Examples of such records include but are not limited to:
- Internet history
- Surveillance tapes
- Circulation records
These and other documents must be taken into account when a library is creating privacy policies related to the circumstances under which such records may be reviewed. An effective policy should treat different classes of documents differently depending on the source of authority from which a request to review a record derives. Such sources of authority include:
- The Freedom of Information Act
- State and local law enforcement
- Federal law and the Patriot Act
Privacy policies should spell out clearly the manner in which requests for information are to be reviewed, and the means by which such requests must be made—for example, pursuant to a court order.
As a public forum, it’s likely that at some point every library in Michigan will experience an event or circumstance which will generate media inquiry. Accordingly, it’s important that libraries have media policies in place to address how media is to be handled in such situations.

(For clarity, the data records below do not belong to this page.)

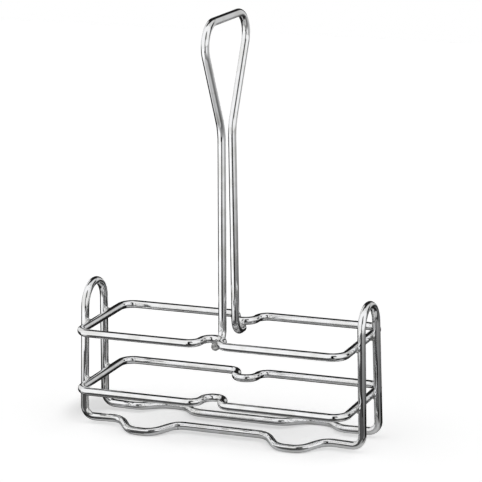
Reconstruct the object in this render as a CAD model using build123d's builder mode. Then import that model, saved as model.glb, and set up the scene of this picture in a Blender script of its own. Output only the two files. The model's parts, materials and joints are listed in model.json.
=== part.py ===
from build123d import *
from math import cos, pi, radians, sin, tan
import os

# Condiment caddy for two bottles, bent and welded from round wire.
# +X runs along the caddy, +Y to its back and +Z up. The origin is on the table, under the
# middle of the rack. Sizes are in millimetres, and a wire's place is that of its centreline.

os.makedirs("parts", exist_ok=True)

# The wire and its welds
wire_diameter = 5.0
weld_set_down = 0.3  # how far two crossing wires are pressed into each other
weld_bead_radius = 3.1  # reach of the metal squeezed out round a weld

# End hoops: each is an upside-down U that leans in a little, with legs that draw together
hoop_spacing = 182.4  # between the two hoops, at the level of the base runs
hoop_width = 30.8  # between the two legs of a hoop, at the same level
hoop_height = 83.2  # from the base runs up to a hoop's crown
hoop_lean = 1.14  # degrees that a hoop leans in over the bottles
leg_taper = 1.31  # degrees that a leg leans towards its partner
base_corner_radius = 6.5  # where a leg turns into a base run

# Base runs: the bottles stand on the waists, and the caddy stands on four bent-out feet
waist_width = 27.2  # between the front and back runs, where they are straight
foot_spacing = 96.7  # between the middles of the two feet of a run
foot_reach = 14.5  # how far a foot stands out from its run
foot_drop = 1.7  # how far a foot's tip lies below its run
foot_tip_length = 15.1  # along X, from corner to corner before rounding
foot_flank_length = 11.2  # along X
foot_bend_radius = 11.2

# Bottle rings: two closed rings, pinched in the middle so that each bottle has its own pocket
ring_width = 72.8
ring_corner_radius = 8.5
pinch_bend_radius = 6.9  # of every bend in the pinch, inner and outer
pinch_straight = 0.7  # of the pinch's sides, between their bends
lower_ring_rise = 23.0  # from the base runs up to the lower ring
ring_pitch = 37.0  # from the lower ring up to the upper one

# Handle: a loop on two stems, whose toes turn out under the upper ring's pinches
handle_rise = 251.9  # from the base runs up to the top of the loop
neck_rise = 184.8  # from the base runs up to where the stems spread into the loop
stem_gap_low = 21.8  # between the stems at their toes
stem_gap_high = 16.9  # between the stems at the neck
neck_bend_radius = 28.0
loop_width = 81.8  # at its top, from corner to corner before rounding
loop_corner_radius = 13.6
toe_bend_radius = 8.0
toe_overhang = 1.6  # how far a toe's end passes the pinch above it

# What follows from them
weld_pitch = wire_diameter - weld_set_down
base_level = wire_diameter / 2 + foot_drop
lower_ring_level = base_level + lower_ring_rise
upper_ring_level = lower_ring_level + ring_pitch
toe_level = upper_ring_level - weld_pitch
pinch_tip = ring_width / 2 - 2 * pinch_bend_radius - pinch_straight


def hoop_point(side, across, up):
    """A point in the leaning plane of a hoop: across along Y, up from the base runs."""
    lean = radians(hoop_lean)
    return (side * (hoop_spacing / 2 - up * sin(lean)), across, base_level + up * cos(lean))


def leg_point(side, face, level):
    """Where a leg's centreline passes a level: side is -1 left or 1 right, face -1 front or 1 back."""
    up = (level - base_level) / cos(radians(hoop_lean))
    return hoop_point(side, face * (hoop_width / 2 - up * tan(radians(leg_taper))), up)


def ring_half_length(level):
    """A ring's short side is pressed against the inner side of the legs."""
    return leg_point(1, 1, level)[0] - weld_pitch / cos(radians(hoop_lean))


def base_run(face):
    """Corners and bend radii of a base run between the upper ends of its two legs."""
    waist = face * waist_width / 2
    foot = face * (waist_width / 2 + foot_reach)
    foot_level = base_level - foot_drop
    corners = [leg_end(-1, face), leg_point(-1, face, base_level)]
    for middle in (-foot_spacing / 2, foot_spacing / 2):
        tip = foot_tip_length / 2
        root = tip + foot_flank_length
        corners += [(middle - root, waist, base_level), (middle - tip, foot, foot_level)]
        corners += [(middle + tip, foot, foot_level), (middle + root, waist, base_level)]
    corners += [leg_point(1, face, base_level), leg_end(1, face)]
    radii = [base_corner_radius] + 8 * [foot_bend_radius] + [base_corner_radius]
    return corners, radii


# A hoop's crown is an arc that meets both of its drawn-in legs without a kink
taper = radians(leg_taper)
crown_up = hoop_height / cos(radians(hoop_lean))
crown_radius = (hoop_width / 2 * cos(taper) - crown_up * sin(taper)) / (1 - sin(taper))


def leg_end(side, face):
    """Where a leg meets its crown."""
    return hoop_point(side, face * crown_radius * cos(taper), crown_up - crown_radius * (1 - sin(taper)))


# The base frame is one closed wire: both hoops and both footed base runs
with BuildPart() as base_frame:
    with BuildLine() as base_line:
        for face in (-1, 1):
            corners, radii = base_run(face)
            FilletPolyline(*corners, radius=radii)
        for side in (-1, 1):
            ThreePointArc(leg_end(side, -1), hoop_point(side, 0, crown_up), leg_end(side, 1))
    base_path = base_line.wire()
    with BuildSketch(Plane(origin=base_path @ 0, z_dir=base_path % 0)):
        Circle(wire_diameter / 2)
    sweep(path=base_path)


def bottle_ring(level):
    """A closed ring, drawn as a quarter and mirrored, with saddles where the hoops press into it."""
    half_length = ring_half_length(level)
    half_width = ring_width / 2
    with BuildPart() as ring:
        with BuildLine(Plane.XY.offset(level)) as ring_line:
            Line((half_length, 0), (half_length, half_width - ring_corner_radius))
            JernArc((half_length, half_width - ring_corner_radius), (0, 1), ring_corner_radius, 90)
            Line((half_length - ring_corner_radius, half_width), (2 * pinch_bend_radius, half_width))
            JernArc((2 * pinch_bend_radius, half_width), (-1, 0), pinch_bend_radius, 90)
            pinch_side = half_width - pinch_bend_radius
            Line((pinch_bend_radius, pinch_side), (pinch_bend_radius, pinch_side - pinch_straight))
            JernArc((pinch_bend_radius, pinch_side - pinch_straight), (0, -1), pinch_bend_radius, -90)
            mirror(about=Plane.YZ)
            mirror(about=Plane.XZ)
        ring_path = ring_line.wire()
        with BuildSketch(Plane(origin=ring_path @ 0, z_dir=ring_path % 0)):
            Circle(wire_diameter / 2)
        sweep(path=ring_path)
        add(base_frame.part, mode=Mode.SUBTRACT)
    return ring


lower_ring = bottle_ring(lower_ring_level)
upper_ring = bottle_ring(upper_ring_level)

# The handle is one wire in the plane across the caddy, from toe to toe
handle_top = base_level + handle_rise
neck_level = base_level + neck_rise
back_half = [
    (loop_width / 2, handle_top),
    (stem_gap_high / 2, neck_level),
    (stem_gap_low / 2, toe_level),
    (pinch_tip + toe_overhang, toe_level),
]
front_half = [(-across, level) for across, level in reversed(back_half)]
half_radii = [loop_corner_radius, neck_bend_radius, toe_bend_radius]

with BuildPart() as handle:
    with BuildLine(Plane.YZ) as handle_line:
        FilletPolyline(*front_half, *back_half, radius=half_radii[::-1] + half_radii)
    handle_path = handle_line.wire()
    with BuildSketch(Plane(origin=handle_path @ 0, z_dir=handle_path % 0)):
        Circle(wire_diameter / 2)
    sweep(path=handle_path)
    add(upper_ring.part, mode=Mode.SUBTRACT)


def weld_bead(centre, first_wire, second_wire):
    """The collar of metal that fills the notch round a crossing of two wires."""
    with BuildPart() as bead:
        with Locations(centre):
            Sphere(weld_bead_radius)
        add(first_wire.part, mode=Mode.SUBTRACT)
        add(second_wire.part, mode=Mode.SUBTRACT)
    return bead


pieces = {
    "handle": handle,
    "upper_ring": upper_ring,
    "lower_ring": lower_ring,
    "base_frame": base_frame,
}

# Eight welds hold the rings to the legs of the hoops
for ring_name, ring, level in (
    ("upper", upper_ring, upper_ring_level),
    ("lower", lower_ring, lower_ring_level),
):
    for side, side_name in ((-1, "left"), (1, "right")):
        for face, face_name in ((-1, "front"), (1, "back")):
            leg_x, leg_y, _ = leg_point(side, face, level)
            seat = (leg_x - side * weld_pitch / 2, leg_y, level)
            pieces[f"weld_{ring_name}_{side_name}_{face_name}"] = weld_bead(seat, ring, base_frame)

# Two welds hold the toes of the handle to the upper ring's pinches
for face, face_name in ((-1, "front"), (1, "back")):
    seat = (0, face * pinch_tip, toe_level + weld_pitch / 2)
    pieces[f"weld_handle_{face_name}"] = weld_bead(seat, handle, upper_ring)

for name, piece in pieces.items():
    piece.part.label = name
    export_step(piece.part, f"parts/{name}.step")

# A swept wire keeps its section, so its volume is close to its section times its length
section = pi * wire_diameter**2 / 4
for name, path in (("base_frame", base_path), ("handle", handle_path)):
    share = pieces[name].part.volume / (section * path.length)
    print(name, "wire length", round(path.length, 1), "volume share", round(share, 4))
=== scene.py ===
import bpy
import json
import numpy as np
from mathutils import Matrix, Vector

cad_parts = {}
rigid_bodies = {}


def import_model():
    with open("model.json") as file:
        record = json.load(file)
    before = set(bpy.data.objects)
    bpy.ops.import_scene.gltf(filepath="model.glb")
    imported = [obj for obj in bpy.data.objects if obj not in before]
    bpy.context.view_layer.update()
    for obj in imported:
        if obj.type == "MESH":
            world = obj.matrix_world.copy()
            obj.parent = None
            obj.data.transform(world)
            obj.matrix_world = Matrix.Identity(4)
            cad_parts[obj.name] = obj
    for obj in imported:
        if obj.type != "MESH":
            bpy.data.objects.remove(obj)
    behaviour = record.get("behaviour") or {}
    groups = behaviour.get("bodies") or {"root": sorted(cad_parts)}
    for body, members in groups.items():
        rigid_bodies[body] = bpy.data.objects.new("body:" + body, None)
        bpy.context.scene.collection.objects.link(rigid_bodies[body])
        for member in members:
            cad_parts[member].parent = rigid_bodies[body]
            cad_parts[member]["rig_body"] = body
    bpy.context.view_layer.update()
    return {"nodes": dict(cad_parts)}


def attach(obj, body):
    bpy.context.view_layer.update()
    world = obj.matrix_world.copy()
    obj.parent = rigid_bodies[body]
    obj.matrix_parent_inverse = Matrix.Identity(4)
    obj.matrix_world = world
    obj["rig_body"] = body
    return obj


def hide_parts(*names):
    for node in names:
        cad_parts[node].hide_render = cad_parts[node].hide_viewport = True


# A chromed wire caddy for two bottles. Lengths are in metres and angles in degrees.
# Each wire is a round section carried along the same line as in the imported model.

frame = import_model()
print("frame loaded:", len(frame["nodes"]), "nodes")

wire = {
    "diameter": 0.005,
    "setDown": 0.0003,  # how far two crossing wires are pressed into each other
    "sides": 40,
    "step": 0.0008,  # from one section to the next
    "arcPoints": 60,  # in the line of a bend, before its points are evenly spaced
    "easing": 5,  # sections that a bend takes to start or end
    "bendFlattening": 0.25,  # share of the radius that a bend as tight as the radius would take
    "ripple": 0.004,  # share of the radius
    "rippleWaves": (0.011, 0.017, 0.029, 0.047, 0.071),  # from crest to crest
}
radius = wire["diameter"] / 2
pitch = wire["diameter"] - wire["setDown"]


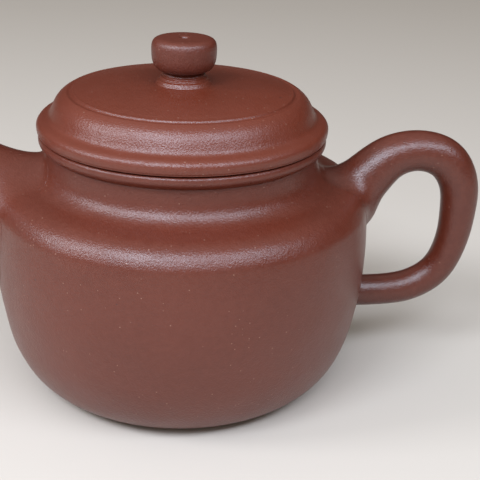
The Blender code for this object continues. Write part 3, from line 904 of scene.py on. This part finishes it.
# ---------------------------------------------------------------- the lid
def lid_outline():
    """Outer curves of the lid's top and of its rim, faired as one and parted at their seam."""
    vent = min(r for r, z in section("lid_dome"))
    rim_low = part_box("lid_rim_plate")[0].z / MM
    top = side_of("lid_dome", (vent, LID_TOP), LID_STEP)
    side = side_of("lid_dome", LID_STEP, RIM_SEAM)
    rim = side_of("lid_rim_plate", RIM_SEAM, RIM_EDGE)
    radius, edge_z = LID_STEP[0], top[-1][1]
    step = [(radius + out, edge_z + up) for out, up in STEP_SHAPE]
    seam_z = (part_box("lid_rim_plate")[1].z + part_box("lid_dome")[0].z) / MM / 2
    seam = (RIM_SEAM[0], seam_z)
    points = top[:-1] + step + [p for p in side[1:-1] if p[0] > radius + STEP_CLEAR]
    whole = faired(points + [seam] + rim[1:-1] + [(rim[-1][0], rim_low + RIM_LIFT)], FINE_BLUR)
    split = int(np.linalg.norm(whole - seam, axis=1).argmin())
    return whole[:split + 1], whole[split:]


def build_lid():
    """Domed top, rim plate and the locating ring under it."""
    vent = min(r for r, z in section("lid_dome"))
    inner_edge = min(r for r, z in section("lid_rim_plate"))
    rim_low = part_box("lid_rim_plate")[0].z / MM
    dome_line, rim_line = lid_outline()

    hidden = (inner_edge, dome_line[-1][1])
    under = [tuple(p) for p in inset(dome_line[::LID_UNDER_STEP], LID_THICK)
             if p[0] < hidden[0] - LID_UNDER_CLEAR[0] and p[1] > hidden[1] + LID_UNDER_CLEAR[1]]
    under = thinned(faired(under + [hidden], LID_UNDER_BLUR))
    under[0] = (vent, under[0][1])
    dome = thinned(dome_line)
    dome[0] = (vent, dome[0][1])
    obj = turned("lid_dome_clay", [(dome, 0), ([dome[-1], hidden], 1), (under[::-1], 1),
                                   ([under[0], dome[0]], 1)], LID)
    keep(obj, ["lid_dome"], "lid")

    edge = tuple(rim_line[-1])
    inside = (inner_edge, rim_low)
    rest = rounded([(*edge, 0), (edge[0], rim_low, RIM_FILLET), (*inside, 0)])
    obj = turned("lid_rim_clay", [(thinned(rim_line), 0), (rest, 0), ([inside, hidden], 1),
                                  ([hidden, tuple(rim_line[0])], 1)], LID)
    keep(obj, ["lid_rim_plate"], "lid")

    low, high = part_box("lid_flange")
    outer = high.x / MM
    flange = rounded([(outer, rim_low, 0), (outer, low.z / MM, FLANGE_FILLET),
                      (inner_edge, low.z / MM, FLANGE_FILLET), (inner_edge, rim_low, 0)])
    obj = turned("lid_flange_clay", [(flange, 1), ([flange[-1], flange[0]], 1)], LID)
    keep(obj, ["lid_flange"], "lid")


def build_knob():
    """Drum knob on its stepped collar, both pierced by the steam hole."""
    vent = min(r for r, z in section("knob_collar"))
    collar_low, collar_high = (c.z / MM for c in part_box("knob_collar"))
    knob_low, knob_high = (c.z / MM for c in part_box("knob"))
    dome_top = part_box("lid_dome")[1].z / MM
    line = side_of("knob_collar", (COLLAR_RADII[0], collar_high), (COLLAR_RADII[1], collar_low))
    line = [(COLLAR_TOP, knob_low)] + line[1:-1] + [(COLLAR_FOOT, dome_top - COLLAR_SINK)]
    collar = thinned(faired(line, COLLAR_BLUR))
    bore = [(vent, collar[-1][1]), (vent, collar[0][1])]
    obj = turned("knob_collar_clay", [(collar, 0), ([collar[-1], bore[0]], 1), (bore, 1),
                                      ([bore[1], collar[0]], 1)], LID, SMALL_SIDES, COLLAR_UNEVEN)
    keep(obj, ["knob_collar"], "lid")

    line = side_of("knob", (KNOB_RADII[0], knob_high), (KNOB_RADII[1], knob_low))
    top = [(vent + out, knob_high - down) for out, down in VENT_EDGE]
    top += [(radius, knob_high - down) for radius, down in KNOB_CROWN]
    drum = thinned(faired(top + line[1:], KNOB_BLUR))
    bore = [(vent, drum[-1][1]), drum[0]]
    obj = turned("knob_shaded_clay", [(drum, 0), ([drum[-1], bore[0]], 1), (bore, 1)],
                 [knob_shaded_clay, raw_clay], SMALL_SIDES, KNOB_UNEVEN)
    keep(obj, ["knob"], "lid")


# ---------------------------------------------------------------- putting it together
build_camera()
build_studio()

pot_clay = clay("clay_body", POT_SHADES)
lid_clay = clay("clay_lid", LID_SHADES, seed=0.31)
raw_clay = clay("clay_inside", RAW_SHADES, 1.3, seed=0.17)
# painted shade: the handle and knob get darker copies of the clay, standing in for the shade on their
# front faces
handle_shaded_clay = clay("clay_handle_painted_shade", HANDLE_SHADED, seed=0.47)
knob_shaded_clay = clay("clay_knob_painted_shade", KNOB_SHADED, seed=0.53)
POT = [pot_clay, raw_clay]      # a turned piece's faces name these by number: 0 rubbed, 1 raw
LID = [lid_clay, raw_clay]

pot_outline, (at_neck, at_shoulder, at_wall) = body_outline()
ring_seam = pot_outline[0]
neck_seam, wall_seam, base_seam = pot_outline[at_neck], pot_outline[at_shoulder], pot_outline[at_wall]
mouth_radius = min(r for r, z in section("neck_collar"))

build_base()
build_wall()
build_shoulder()
build_neck()
build_mouth_ring()
landing = Body(pot_outline)
build_handle(landing)
build_spout(landing)
build_strainer()
build_lid()
build_knob()
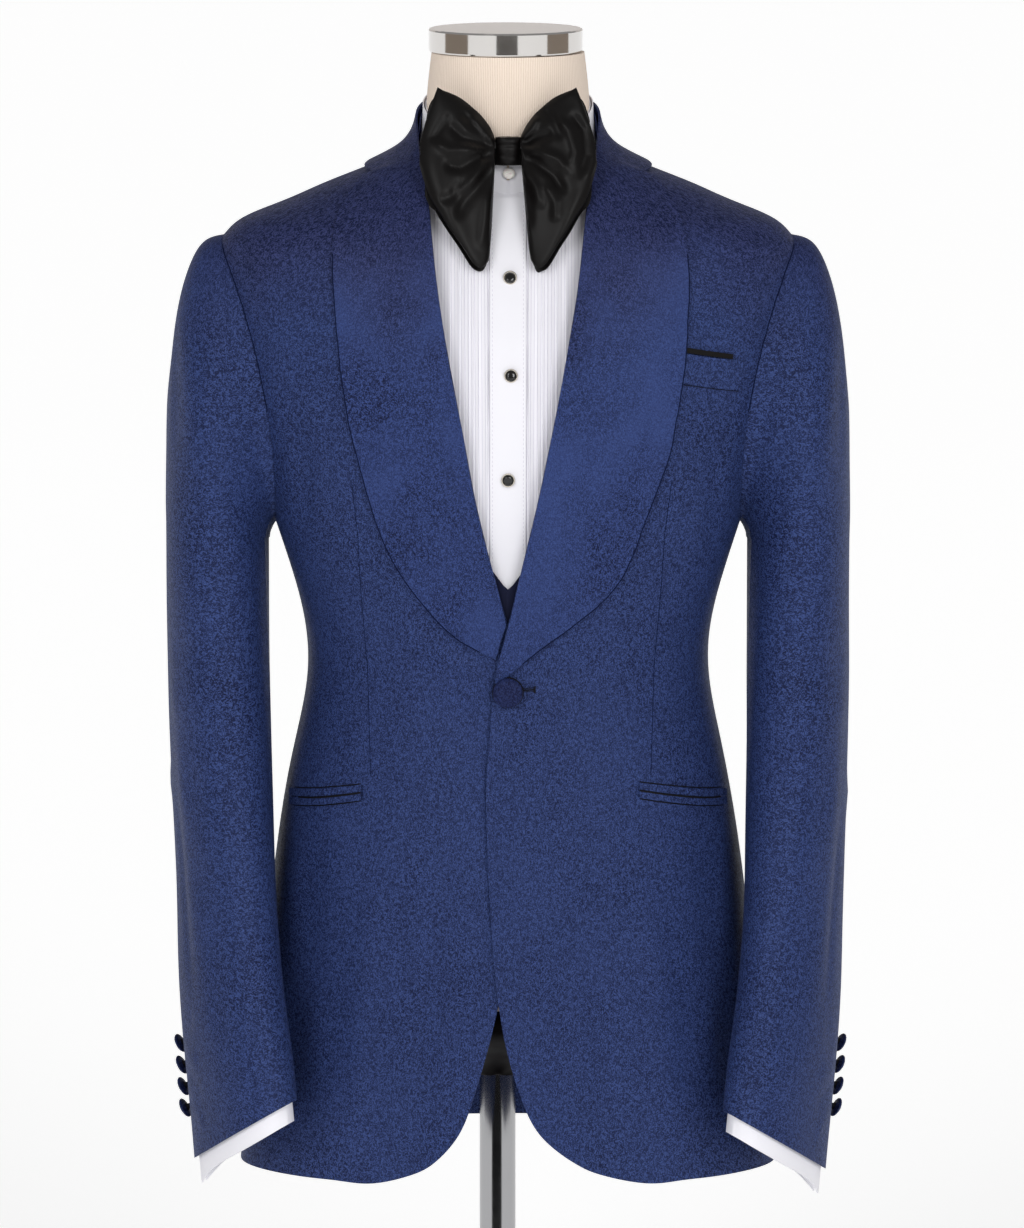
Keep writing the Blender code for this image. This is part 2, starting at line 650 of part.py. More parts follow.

A media policy is particularly critical in times of crisis, when media scrutiny is high. In such scenarios, a policy that clearly deals with issues such as who the library spokesperson is, and under what circumstances photos or video can be taken, can help a library effectively respond to the situation.
There are a couple of important issues to keep in mind when creating and enforcing a media policy. The first is to make sure that the policy doesn’t run afoul of the Michigan Open Meetings Act. For example, while a library may have a general prohibition against videotaping, videotaping cannot be prohibited during what would be considered an open meeting.
Running a library in Michigan and doing so in a way that serves the interests of patrons and staff while remaining compliant with local, state, and federal laws is a complex endeavor. Having clear, thoughtful guidelines in place that have been crafted with the help of experienced legal counsel is an important step for any library governing body to take.